Start of Records supplied

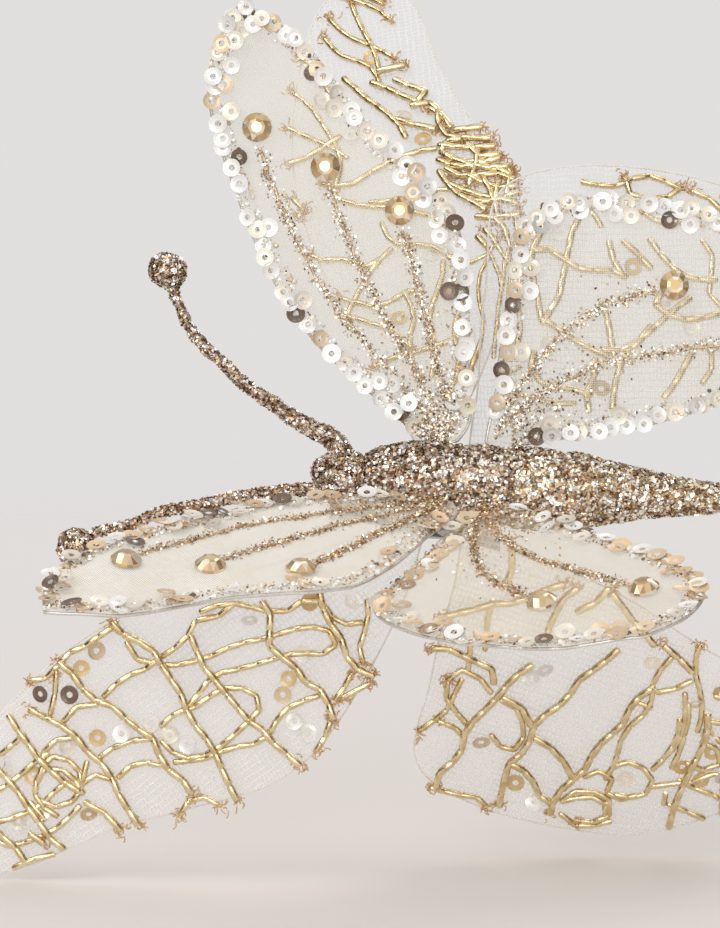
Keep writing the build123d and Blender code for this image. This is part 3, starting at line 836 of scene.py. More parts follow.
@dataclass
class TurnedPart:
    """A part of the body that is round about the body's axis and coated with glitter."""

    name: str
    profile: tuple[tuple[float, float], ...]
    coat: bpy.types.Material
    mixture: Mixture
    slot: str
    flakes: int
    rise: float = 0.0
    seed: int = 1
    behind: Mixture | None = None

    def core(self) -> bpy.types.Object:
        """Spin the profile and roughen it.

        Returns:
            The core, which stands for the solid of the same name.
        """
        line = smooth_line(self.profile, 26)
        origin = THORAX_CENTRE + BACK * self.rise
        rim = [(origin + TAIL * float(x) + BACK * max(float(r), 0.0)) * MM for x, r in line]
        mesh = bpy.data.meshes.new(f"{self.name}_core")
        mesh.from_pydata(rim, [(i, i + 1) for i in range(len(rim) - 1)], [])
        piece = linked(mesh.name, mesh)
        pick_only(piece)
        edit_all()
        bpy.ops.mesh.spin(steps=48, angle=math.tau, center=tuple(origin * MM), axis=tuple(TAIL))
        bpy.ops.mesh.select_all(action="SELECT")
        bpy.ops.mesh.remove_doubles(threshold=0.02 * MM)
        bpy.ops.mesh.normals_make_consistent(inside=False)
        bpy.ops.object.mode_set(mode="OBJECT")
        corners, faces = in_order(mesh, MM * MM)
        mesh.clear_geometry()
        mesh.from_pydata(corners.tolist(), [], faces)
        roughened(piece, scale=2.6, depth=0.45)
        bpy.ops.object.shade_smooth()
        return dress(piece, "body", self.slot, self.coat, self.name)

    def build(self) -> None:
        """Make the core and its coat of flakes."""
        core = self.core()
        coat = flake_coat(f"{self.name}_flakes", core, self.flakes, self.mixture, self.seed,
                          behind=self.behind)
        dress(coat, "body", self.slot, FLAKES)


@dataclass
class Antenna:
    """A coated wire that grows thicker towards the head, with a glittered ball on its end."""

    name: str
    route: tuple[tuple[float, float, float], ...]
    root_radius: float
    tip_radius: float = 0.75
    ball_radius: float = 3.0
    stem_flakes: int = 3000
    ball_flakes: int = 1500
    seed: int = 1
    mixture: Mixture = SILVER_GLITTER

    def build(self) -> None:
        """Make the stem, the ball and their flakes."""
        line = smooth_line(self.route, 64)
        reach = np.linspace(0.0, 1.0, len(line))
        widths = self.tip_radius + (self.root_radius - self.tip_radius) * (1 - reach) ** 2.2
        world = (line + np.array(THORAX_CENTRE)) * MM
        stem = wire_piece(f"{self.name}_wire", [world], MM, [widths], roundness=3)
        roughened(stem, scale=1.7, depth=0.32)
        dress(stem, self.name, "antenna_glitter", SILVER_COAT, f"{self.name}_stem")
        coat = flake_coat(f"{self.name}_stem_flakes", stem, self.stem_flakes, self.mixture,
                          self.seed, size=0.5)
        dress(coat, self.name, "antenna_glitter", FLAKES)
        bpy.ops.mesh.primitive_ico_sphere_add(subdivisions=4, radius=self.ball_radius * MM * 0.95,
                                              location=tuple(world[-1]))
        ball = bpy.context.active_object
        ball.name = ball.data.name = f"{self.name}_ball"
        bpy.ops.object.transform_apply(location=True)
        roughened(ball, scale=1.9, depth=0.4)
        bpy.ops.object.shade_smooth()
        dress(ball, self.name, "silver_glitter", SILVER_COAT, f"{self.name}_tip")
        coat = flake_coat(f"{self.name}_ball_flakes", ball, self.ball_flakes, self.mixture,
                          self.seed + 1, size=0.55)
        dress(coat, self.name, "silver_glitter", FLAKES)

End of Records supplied
Start of Records supplied

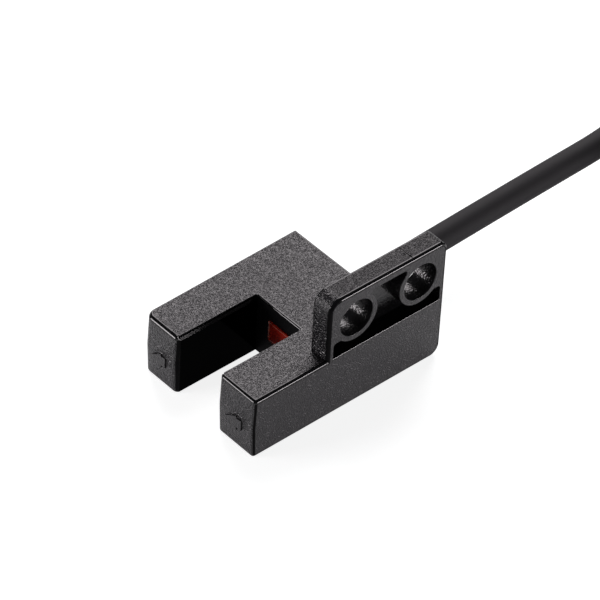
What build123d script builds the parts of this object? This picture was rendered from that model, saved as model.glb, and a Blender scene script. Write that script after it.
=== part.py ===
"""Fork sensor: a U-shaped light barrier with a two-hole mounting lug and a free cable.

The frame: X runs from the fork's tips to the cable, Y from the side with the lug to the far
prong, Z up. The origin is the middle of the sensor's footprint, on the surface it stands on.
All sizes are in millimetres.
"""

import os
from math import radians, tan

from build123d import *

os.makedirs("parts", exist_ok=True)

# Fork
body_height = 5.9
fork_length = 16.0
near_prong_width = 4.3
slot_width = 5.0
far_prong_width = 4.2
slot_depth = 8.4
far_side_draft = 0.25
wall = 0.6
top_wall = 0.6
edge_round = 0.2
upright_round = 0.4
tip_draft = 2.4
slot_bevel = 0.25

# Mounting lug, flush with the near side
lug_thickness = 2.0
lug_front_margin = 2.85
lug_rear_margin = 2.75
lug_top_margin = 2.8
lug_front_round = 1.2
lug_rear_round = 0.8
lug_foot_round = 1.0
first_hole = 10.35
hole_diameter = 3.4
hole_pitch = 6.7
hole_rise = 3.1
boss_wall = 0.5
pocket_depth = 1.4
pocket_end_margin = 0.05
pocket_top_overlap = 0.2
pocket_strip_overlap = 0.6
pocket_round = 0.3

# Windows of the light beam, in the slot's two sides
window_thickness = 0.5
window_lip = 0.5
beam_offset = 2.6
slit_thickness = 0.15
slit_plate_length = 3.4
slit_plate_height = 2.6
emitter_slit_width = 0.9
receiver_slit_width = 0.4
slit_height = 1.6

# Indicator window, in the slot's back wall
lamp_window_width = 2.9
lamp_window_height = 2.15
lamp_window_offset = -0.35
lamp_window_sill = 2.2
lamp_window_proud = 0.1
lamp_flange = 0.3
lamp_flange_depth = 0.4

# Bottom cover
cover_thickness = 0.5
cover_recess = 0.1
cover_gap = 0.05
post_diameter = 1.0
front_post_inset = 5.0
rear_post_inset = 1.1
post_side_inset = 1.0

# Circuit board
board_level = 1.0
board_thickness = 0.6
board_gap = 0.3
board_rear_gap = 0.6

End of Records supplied
Start of Records supplied

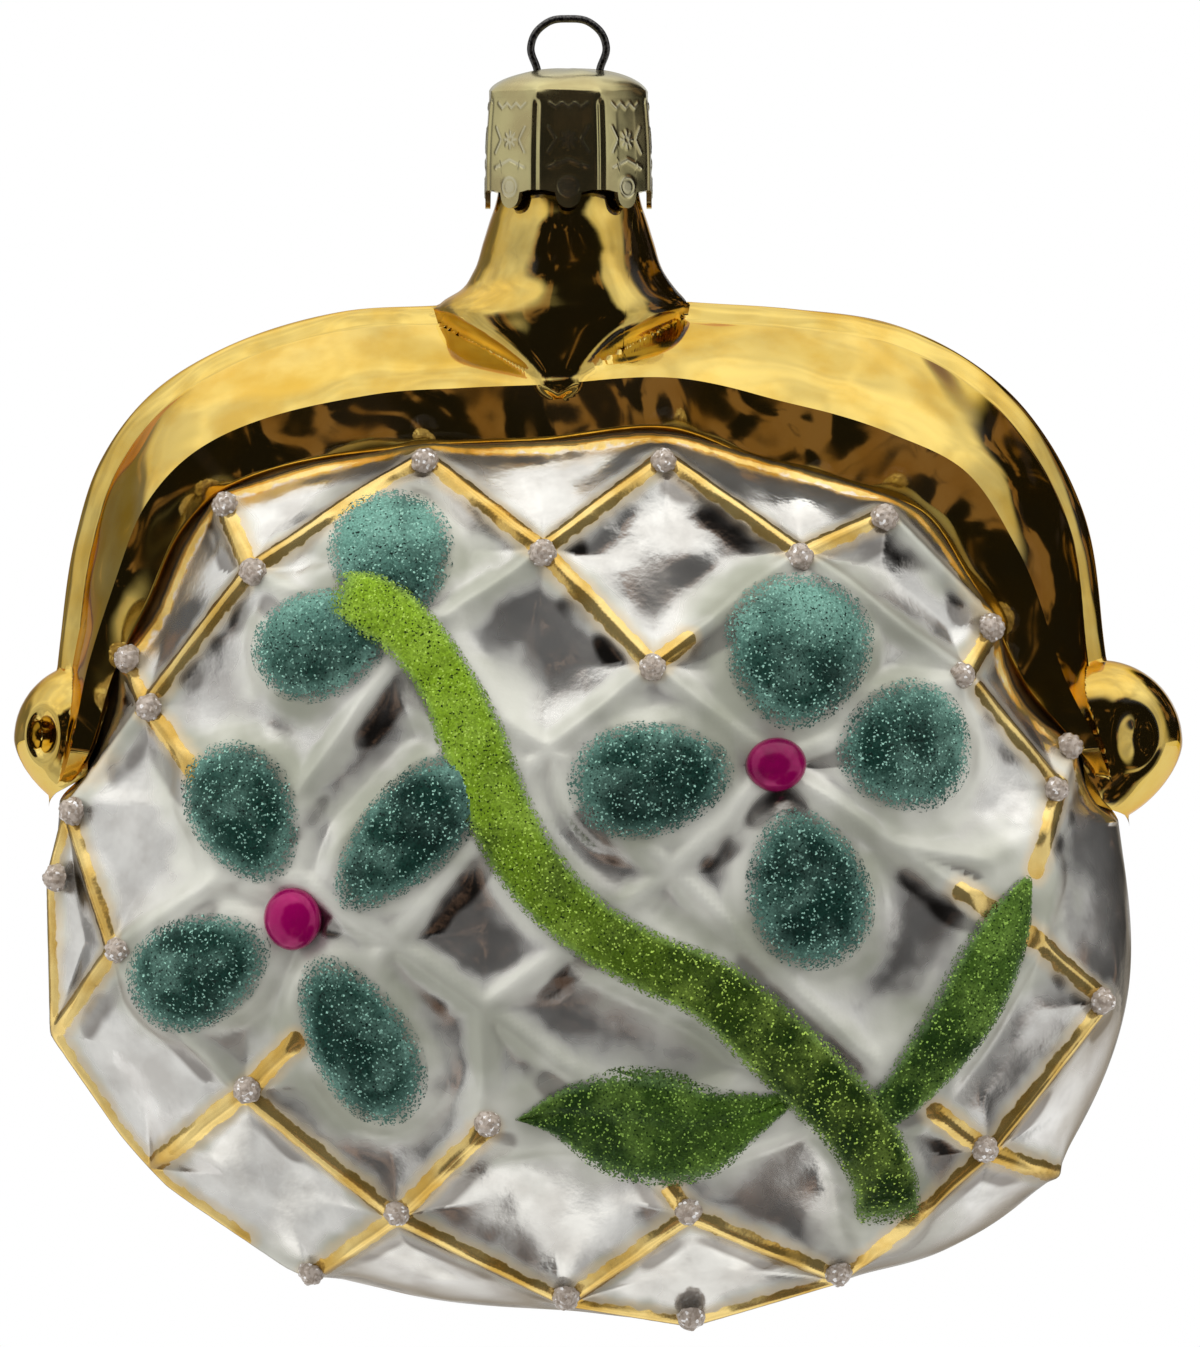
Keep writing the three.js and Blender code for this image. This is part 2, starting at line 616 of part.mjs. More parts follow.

End of Records supplied

**Written task**
Within the listing above, give again exactly every line from the line with "Keep writing the build123d" through the line with "part of the", both included, and no other line.

**Response below**
Keep writing the build123d and Blender code for this image. This is part 3, starting at line 836 of scene.py. More parts follow.
@dataclass
class TurnedPart:
    """A part of the body that is round about the body's axis and coated with glitter."""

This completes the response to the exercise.